Stored dataset items:
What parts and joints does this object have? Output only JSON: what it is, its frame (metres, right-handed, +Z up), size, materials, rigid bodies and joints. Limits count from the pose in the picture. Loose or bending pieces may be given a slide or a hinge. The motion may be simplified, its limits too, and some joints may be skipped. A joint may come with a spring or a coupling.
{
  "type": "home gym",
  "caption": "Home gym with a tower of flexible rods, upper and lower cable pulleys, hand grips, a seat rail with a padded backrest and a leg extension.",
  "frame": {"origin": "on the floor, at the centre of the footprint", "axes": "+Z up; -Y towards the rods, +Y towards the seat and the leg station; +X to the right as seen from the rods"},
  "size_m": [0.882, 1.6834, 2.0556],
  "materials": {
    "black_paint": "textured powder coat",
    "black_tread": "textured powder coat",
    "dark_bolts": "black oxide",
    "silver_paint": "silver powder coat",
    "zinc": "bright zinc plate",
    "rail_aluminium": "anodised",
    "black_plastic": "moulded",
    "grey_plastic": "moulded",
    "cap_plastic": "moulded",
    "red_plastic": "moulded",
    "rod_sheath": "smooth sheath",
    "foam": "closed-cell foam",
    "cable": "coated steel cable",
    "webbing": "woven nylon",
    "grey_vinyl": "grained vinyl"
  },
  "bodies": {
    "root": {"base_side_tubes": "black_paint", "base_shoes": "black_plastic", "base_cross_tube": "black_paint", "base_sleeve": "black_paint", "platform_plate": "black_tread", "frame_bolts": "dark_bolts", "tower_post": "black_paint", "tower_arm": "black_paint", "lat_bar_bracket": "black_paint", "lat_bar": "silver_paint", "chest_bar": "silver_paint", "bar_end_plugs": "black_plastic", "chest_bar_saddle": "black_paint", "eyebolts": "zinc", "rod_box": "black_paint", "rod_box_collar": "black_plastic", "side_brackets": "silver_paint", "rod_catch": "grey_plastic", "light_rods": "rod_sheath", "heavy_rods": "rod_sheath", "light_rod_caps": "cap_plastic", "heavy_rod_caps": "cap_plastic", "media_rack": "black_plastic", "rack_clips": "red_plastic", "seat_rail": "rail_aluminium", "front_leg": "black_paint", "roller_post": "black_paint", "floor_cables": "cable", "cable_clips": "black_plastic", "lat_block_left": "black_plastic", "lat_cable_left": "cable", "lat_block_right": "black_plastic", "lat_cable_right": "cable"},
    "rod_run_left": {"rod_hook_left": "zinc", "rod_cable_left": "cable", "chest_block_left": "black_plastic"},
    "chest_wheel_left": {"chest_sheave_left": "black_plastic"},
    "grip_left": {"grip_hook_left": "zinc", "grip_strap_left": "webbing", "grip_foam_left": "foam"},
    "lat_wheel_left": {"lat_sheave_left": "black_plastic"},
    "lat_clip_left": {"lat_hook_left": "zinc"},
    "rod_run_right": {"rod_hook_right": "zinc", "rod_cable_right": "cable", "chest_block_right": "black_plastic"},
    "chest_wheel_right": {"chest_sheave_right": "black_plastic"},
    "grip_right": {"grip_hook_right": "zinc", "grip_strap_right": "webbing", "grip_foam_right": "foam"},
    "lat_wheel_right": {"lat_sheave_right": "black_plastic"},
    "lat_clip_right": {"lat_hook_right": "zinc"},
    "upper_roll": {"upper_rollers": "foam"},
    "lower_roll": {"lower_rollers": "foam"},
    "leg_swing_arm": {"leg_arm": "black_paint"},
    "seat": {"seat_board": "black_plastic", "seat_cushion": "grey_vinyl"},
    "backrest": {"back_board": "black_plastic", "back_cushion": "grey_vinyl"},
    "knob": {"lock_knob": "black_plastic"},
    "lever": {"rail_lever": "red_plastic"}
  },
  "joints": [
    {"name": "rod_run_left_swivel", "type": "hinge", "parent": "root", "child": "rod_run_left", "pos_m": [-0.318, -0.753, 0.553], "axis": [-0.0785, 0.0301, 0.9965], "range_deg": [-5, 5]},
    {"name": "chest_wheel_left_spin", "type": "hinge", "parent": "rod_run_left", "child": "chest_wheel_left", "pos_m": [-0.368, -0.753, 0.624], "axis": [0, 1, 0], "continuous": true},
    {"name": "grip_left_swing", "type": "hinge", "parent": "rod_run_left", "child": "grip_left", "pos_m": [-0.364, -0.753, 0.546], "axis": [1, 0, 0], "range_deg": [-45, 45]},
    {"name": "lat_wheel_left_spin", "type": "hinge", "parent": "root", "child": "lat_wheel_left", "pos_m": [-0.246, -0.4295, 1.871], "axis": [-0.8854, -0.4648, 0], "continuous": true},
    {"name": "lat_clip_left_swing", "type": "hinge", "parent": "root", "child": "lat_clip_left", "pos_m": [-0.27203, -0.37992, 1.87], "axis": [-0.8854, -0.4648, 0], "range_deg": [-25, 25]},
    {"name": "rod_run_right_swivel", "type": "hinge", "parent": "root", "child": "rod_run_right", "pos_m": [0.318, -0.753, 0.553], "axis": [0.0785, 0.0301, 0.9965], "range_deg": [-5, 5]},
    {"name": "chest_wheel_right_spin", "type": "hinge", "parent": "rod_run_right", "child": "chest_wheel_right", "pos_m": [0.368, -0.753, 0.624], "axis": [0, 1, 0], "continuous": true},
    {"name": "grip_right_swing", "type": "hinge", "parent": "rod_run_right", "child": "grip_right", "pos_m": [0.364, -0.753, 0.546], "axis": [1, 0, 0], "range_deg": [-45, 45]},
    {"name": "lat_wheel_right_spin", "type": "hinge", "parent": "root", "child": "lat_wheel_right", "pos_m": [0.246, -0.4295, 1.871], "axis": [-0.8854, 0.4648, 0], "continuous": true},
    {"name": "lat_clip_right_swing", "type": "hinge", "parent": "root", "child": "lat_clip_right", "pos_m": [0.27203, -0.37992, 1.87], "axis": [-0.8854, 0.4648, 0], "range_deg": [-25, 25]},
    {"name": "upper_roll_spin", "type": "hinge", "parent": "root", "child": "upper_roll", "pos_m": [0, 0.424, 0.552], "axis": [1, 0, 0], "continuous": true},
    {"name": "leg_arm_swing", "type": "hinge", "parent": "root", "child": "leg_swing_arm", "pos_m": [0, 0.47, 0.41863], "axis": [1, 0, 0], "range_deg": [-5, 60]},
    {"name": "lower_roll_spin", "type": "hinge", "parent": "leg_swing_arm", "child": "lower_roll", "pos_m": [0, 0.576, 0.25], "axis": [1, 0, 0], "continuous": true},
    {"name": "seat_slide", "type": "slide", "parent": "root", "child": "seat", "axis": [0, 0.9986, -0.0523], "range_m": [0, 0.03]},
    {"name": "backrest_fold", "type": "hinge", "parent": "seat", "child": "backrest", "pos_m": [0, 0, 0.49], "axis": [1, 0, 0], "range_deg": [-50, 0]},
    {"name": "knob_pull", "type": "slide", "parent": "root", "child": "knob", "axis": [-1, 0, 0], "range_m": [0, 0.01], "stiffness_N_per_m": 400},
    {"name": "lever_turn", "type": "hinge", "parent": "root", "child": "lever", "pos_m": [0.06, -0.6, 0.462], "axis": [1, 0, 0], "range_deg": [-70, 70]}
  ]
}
--
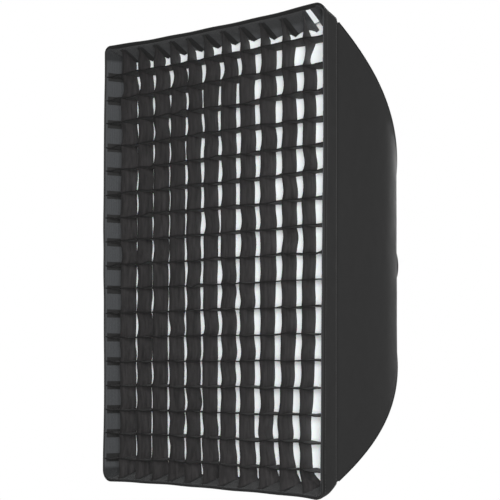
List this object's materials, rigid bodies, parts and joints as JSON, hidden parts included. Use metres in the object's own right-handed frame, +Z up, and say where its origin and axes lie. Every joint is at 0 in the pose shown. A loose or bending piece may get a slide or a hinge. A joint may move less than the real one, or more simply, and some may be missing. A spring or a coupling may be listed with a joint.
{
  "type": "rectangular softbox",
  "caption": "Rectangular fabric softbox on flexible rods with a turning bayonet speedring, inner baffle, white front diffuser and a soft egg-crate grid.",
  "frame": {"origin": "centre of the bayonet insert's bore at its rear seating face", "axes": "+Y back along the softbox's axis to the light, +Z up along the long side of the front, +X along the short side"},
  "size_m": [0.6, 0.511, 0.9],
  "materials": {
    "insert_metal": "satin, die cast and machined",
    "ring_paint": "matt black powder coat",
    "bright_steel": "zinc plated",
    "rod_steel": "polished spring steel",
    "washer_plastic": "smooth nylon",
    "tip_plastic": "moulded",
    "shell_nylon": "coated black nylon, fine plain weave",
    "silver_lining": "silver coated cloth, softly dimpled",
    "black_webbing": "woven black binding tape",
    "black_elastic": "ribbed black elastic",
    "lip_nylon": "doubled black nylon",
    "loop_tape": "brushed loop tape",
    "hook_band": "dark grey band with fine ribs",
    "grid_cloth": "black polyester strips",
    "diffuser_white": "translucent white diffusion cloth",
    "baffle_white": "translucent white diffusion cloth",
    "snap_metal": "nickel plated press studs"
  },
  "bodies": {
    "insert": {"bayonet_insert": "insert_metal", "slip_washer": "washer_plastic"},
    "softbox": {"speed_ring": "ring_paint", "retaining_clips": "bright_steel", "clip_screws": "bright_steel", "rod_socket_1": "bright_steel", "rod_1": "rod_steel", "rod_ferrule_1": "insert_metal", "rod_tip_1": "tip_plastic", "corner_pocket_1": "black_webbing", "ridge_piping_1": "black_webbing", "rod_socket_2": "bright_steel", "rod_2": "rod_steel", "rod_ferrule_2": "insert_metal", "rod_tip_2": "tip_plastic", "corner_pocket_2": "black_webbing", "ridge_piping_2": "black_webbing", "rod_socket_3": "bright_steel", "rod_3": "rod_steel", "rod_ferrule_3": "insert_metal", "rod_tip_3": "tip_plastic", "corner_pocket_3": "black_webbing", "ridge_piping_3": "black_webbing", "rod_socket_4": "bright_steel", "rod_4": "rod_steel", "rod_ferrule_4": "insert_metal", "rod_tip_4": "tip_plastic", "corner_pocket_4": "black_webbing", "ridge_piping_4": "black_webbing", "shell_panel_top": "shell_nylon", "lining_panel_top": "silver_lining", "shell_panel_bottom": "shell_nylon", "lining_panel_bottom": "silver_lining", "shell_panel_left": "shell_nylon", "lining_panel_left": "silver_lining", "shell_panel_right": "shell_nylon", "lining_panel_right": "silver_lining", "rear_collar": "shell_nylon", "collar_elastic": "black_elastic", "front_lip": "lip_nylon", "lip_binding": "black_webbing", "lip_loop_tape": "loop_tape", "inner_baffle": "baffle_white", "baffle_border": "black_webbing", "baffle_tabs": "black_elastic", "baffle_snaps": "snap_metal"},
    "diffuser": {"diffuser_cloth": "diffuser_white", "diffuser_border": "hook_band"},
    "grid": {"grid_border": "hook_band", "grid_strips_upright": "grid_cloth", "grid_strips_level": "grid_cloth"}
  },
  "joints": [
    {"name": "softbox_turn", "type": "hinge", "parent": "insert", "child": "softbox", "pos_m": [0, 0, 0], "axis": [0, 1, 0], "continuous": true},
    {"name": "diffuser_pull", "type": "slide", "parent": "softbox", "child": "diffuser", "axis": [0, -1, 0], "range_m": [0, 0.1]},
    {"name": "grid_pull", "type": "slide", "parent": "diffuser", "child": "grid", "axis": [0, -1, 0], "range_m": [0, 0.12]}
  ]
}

EXERCISE INSTRUCTIONS: Copy whichever lines in the listing above contain the word "rigid".

RESPONSE TO THIS TASK:
What parts and joints does this object have? Output only JSON: what it is, its frame (metres, right-handed, +Z up), size, materials, rigid bodies and joints. Limits count from the pose in the picture. Loose or bending pieces may be given a slide or a hinge. The motion may be simplified, its limits too, and some joints may be skipped. A joint may come with a spring or a coupling.
List this object's materials, rigid bodies, parts and joints as JSON, hidden parts included. Use metres in the object's own right-handed frame, +Z up, and say where its origin and axes lie. Every joint is at 0 in the pose shown. A loose or bending piece may get a slide or a hinge. A joint may move less than the real one, or more simply, and some may be missing. A spring or a coupling may be listed with a joint.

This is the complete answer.